Soon it will be possible to achieve a level of resolution precise enough to view individual neurons firing in real-time models. This will be a boon for neuroscientists and AI programmers alike as neural pathways can be precisely mapped to analyze their functioning. It is increasingly apparent that the development of artificial brains with comparable abilities to ours will become a feasible goal.


"Whatever one man is capable of imagining, other men will prove themselves capable of realizing."

Jules Verne

A prominent example of artificial evolution is taking place in Brussels, Belgium at a private blue-sky research laboratory, Starlab, under the direction of Prof. Hugo de Garis, a visionary researcher in the development of GA-evolved neural nets. Prof. de Garis has initiated the mammoth undertaking of constructing a 75 million neuron artificial brain that shows the potential to transform the face of artificial intelligence.

This network will consist of roughly one million modules of cellular automata (CA’s) which will grow and evolve at electronic speeds inside special hardware called a CAM-Brain machine (CBM). The CBM will update CA cells at a rate of 130 billion per second and evolve a neural net module in about one second. These modules are then assembled into humanly defined architectures, which are downloaded into a large RAM space updated in real time by the CBM. This massive artificial brain will used to remotely control a robotic kitten body and be capable of complex behaviors in response to external sensory stimuli.
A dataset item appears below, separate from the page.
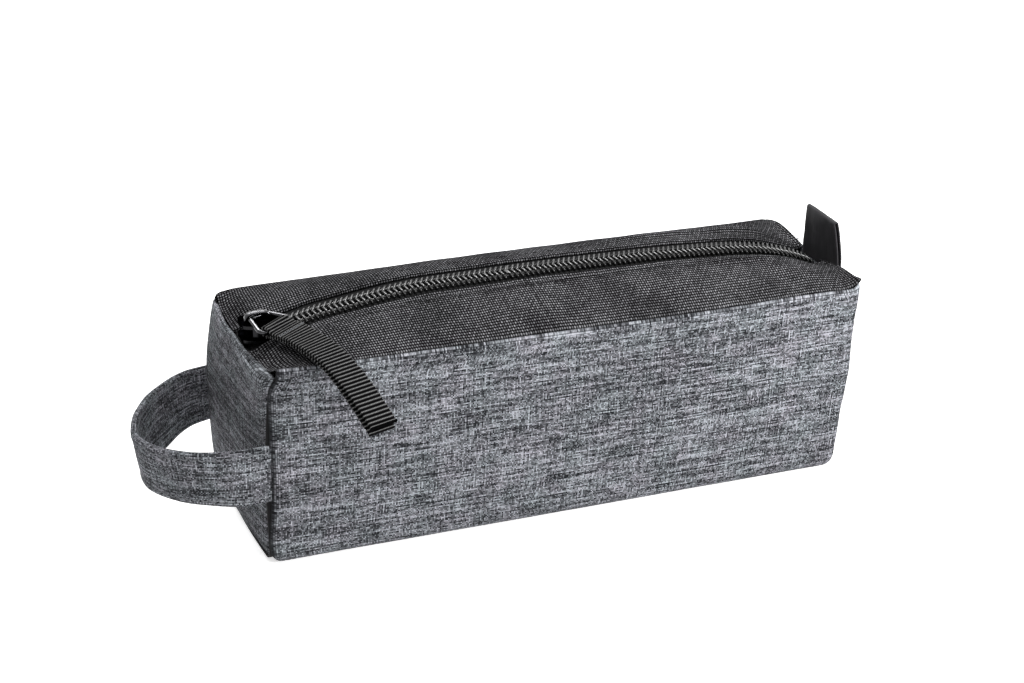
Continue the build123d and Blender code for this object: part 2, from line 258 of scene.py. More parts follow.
END_WAVE, SEAM_WAVE, EDGE_WAVE, BASE_WAVE = mm(0.7, 0.2, 0.25, 0.25)  # heights of soft unevenness
CORNER_DROP = mm(3.0)  # the left end's front corner lies this far below the long seams
CORNER_IN = mm(1.0)  # how far the front cloth draws back from it
EAR_LEAN, EAR_OUT = mm(0.3, 1.5)


def chain_z(x):
    """Height of the tape's top face along the zip: the CAD's with a little more arch."""
    half = size().length / 2
    rising = smooth((x + half - RISE_FROM) / (RISE_TO - RISE_FROM))
    falling = clamp(1 - (half - x) / FALL_LENGTH, 0, 1.2) ** FALL_POWER
    lift = CHAIN_LIFT * ease(x + half, 11, 16) * (1 - 0.6 * ease(x, 35, 35))
    lift += MIDDLE_LIFT * hill(x, 0.0, mm(30))
    return CHAIN_BASE + CHAIN_RISE * rising - FALL_DROP * falling + lift


def size():
    return bpy.context.scene.pouch_sizes


def zip_size():
    return bpy.context.scene.zip_sizes


def pull_size():
    return bpy.context.scene.pull_sizes


def colours():
    return bpy.context.scene.pouch_colours


def end_x(side, y, z):
    """X of an end of the bag."""
    half = size().width / 2
    front = through(EDGES[(side, FRONT)], z / MM) * MM
    back = through(EDGES[(side, BACK)], z / MM) * MM
    share = clamp((y + half) / size().width)
    bulge = side * END_BULGE * (1 - (y / half) ** 2) * smooth(z / mm(8) + 0.4)
    x = between(front, back, share) + bulge
    if side == LEFT:
        over = clamp((z - LEFT_CURL_FROM) / (size().height - LEFT_CURL_FROM))
        x += LEFT_CURL * over**2
    wave = END_WAVE * drift(y, z, 3.0 + side, mm(17)) * smooth(z / mm(12))
    return x + wave * (1 - (y / half) ** 4)


def seam_z(side, x):
    """Height of a long top seam."""
    return through(SEAM_TOPS[side], x / MM) * MM + SEAM_WAVE * drift(x, side, 11.3, mm(28))


def lip(distance, radius):
    """How deep cloth lies at a distance from its seam, where it turns in."""
    reach = math.sin(LIP_TURN)
    if distance >= radius * reach:
        return 0.0
    turned = reach - max(0.0, distance) / radius
    return radius * (1 - math.sqrt(1 - turned**2))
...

If the field progresses as many expect, the second generation of artificial brains will be completed around 2006 and possess 10 billion neurons; the third will near completion in 2011 at 1000 billion neurons. The increasing pace of our technological developments requires the examination of potential societal implications of AI research. de Garis believes future advances in technology will enable us to create "artilects," or artificial intellects, with many times the memory capacity of ourselves. According to de Garis, the issue of whether or not to build these artilects will likely cause a major division in humanity and lead to a global war before the end of the 21st century.


As these models of the brain become increasingly indistinguishable from their carbon-based counterparts and develop more complex behavioral patterns, consciousness could appear through the interaction of many smaller-scale systems - just as it does in the biological brain - bringing about the age of artilects de Garis predicts.
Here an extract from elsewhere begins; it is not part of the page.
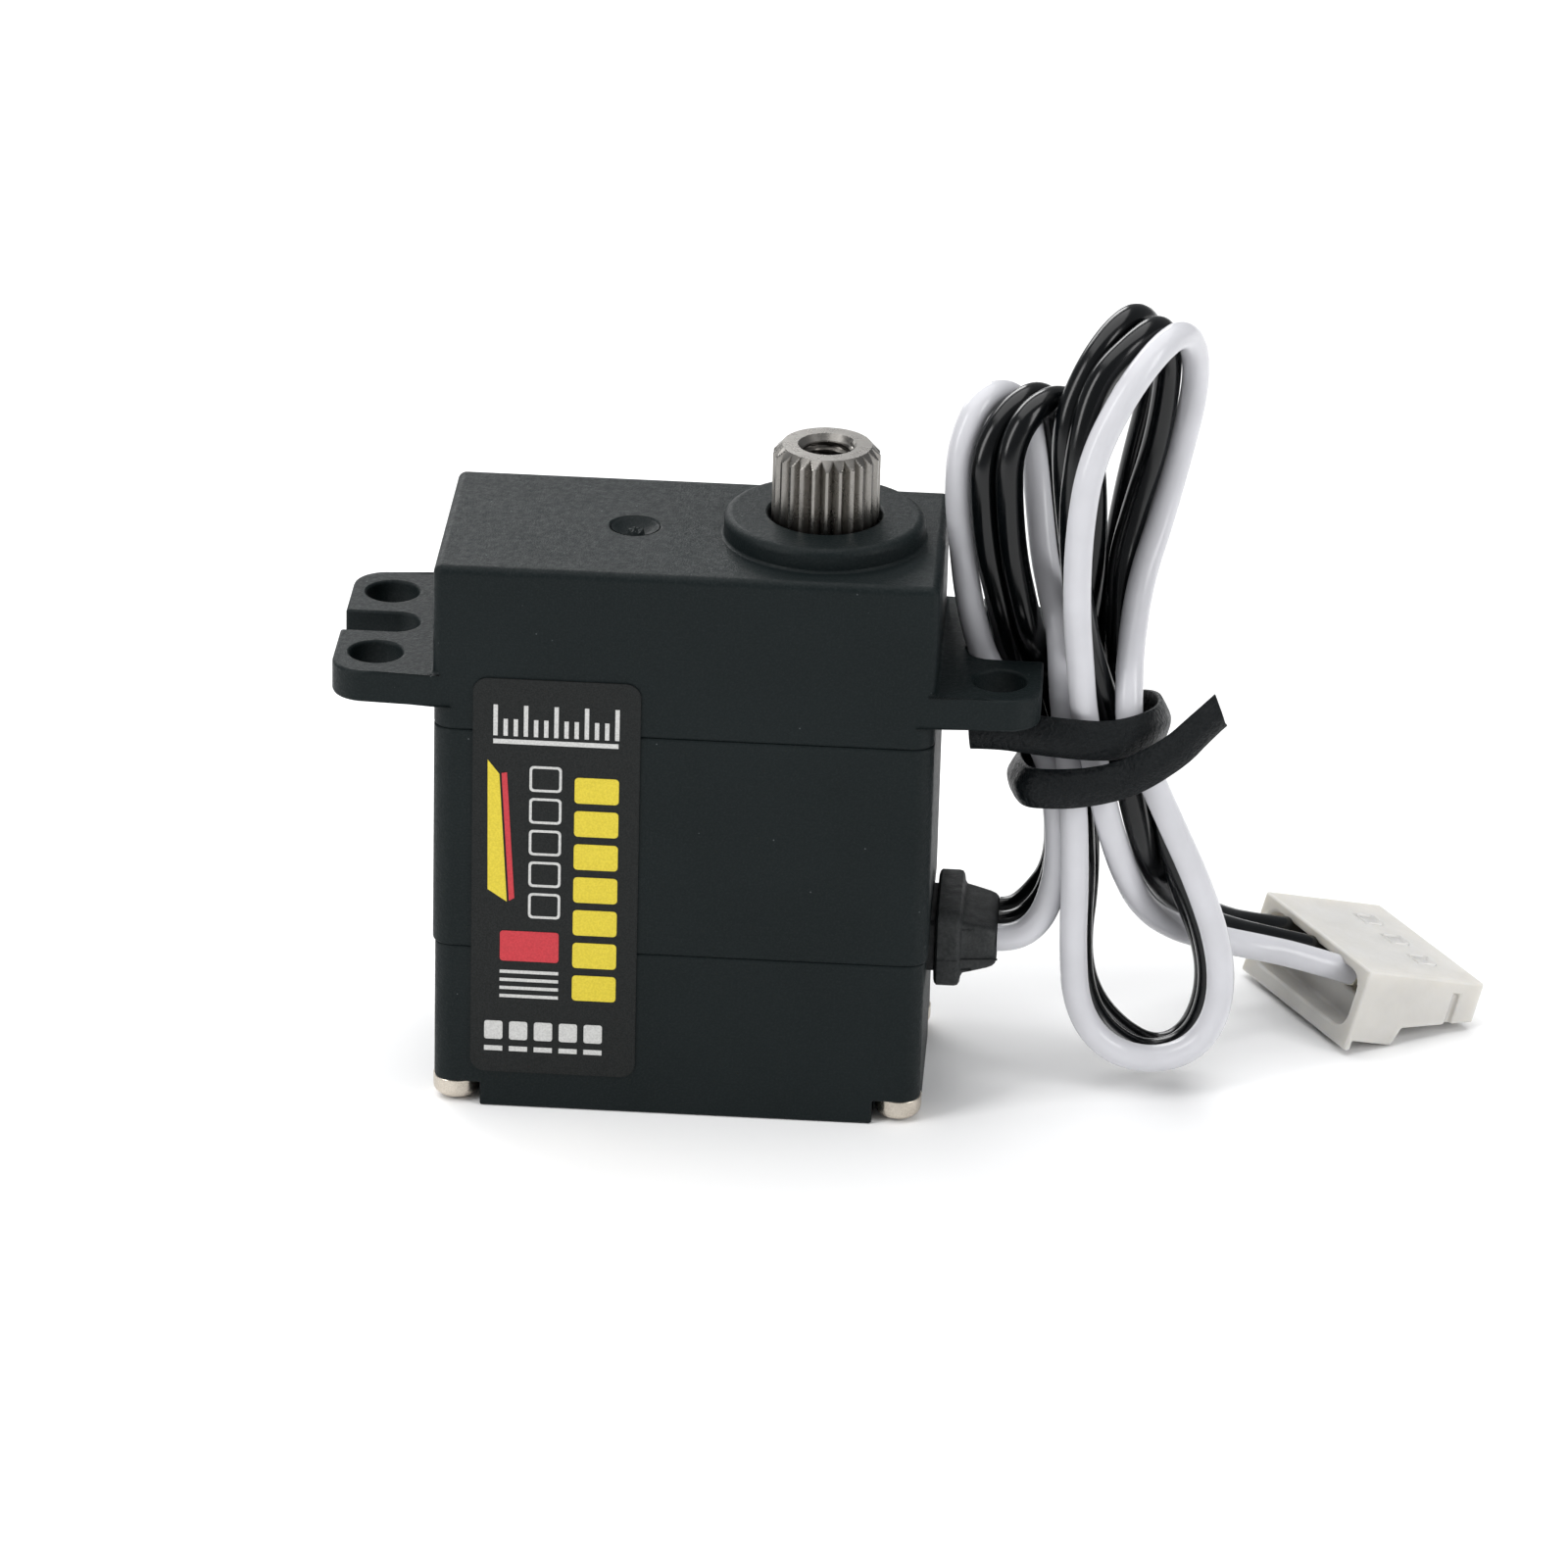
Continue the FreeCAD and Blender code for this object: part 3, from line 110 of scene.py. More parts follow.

Silicon-based intelligence would possess a number of advantages over carbon-based intelligence, including the capability to redesigning its own architecture to maximize efficiency. It could evolve at an astonishingly rapid pace, catalyzing a societal paradigm shift as it swiftly rises to become more capable at human-dominated tasks.

The distinction between man and machine will blur, with the possibility of humankind merging with its own creations. Mankind may be compelled to evaluate the possibility of granting recognition to a new species of sentient, silicon-based lifeforms of our own creation.

This and many other questions pose themselves to us as we stand on the brink of a chasm that may prove to be the most profound forward leap ever confronted in our collective memory. We are faced with the possibility of a new era, the dawn of an age in which mankind is no longer the most advanced species on the planet.

"The best way to predict the future is to invent it."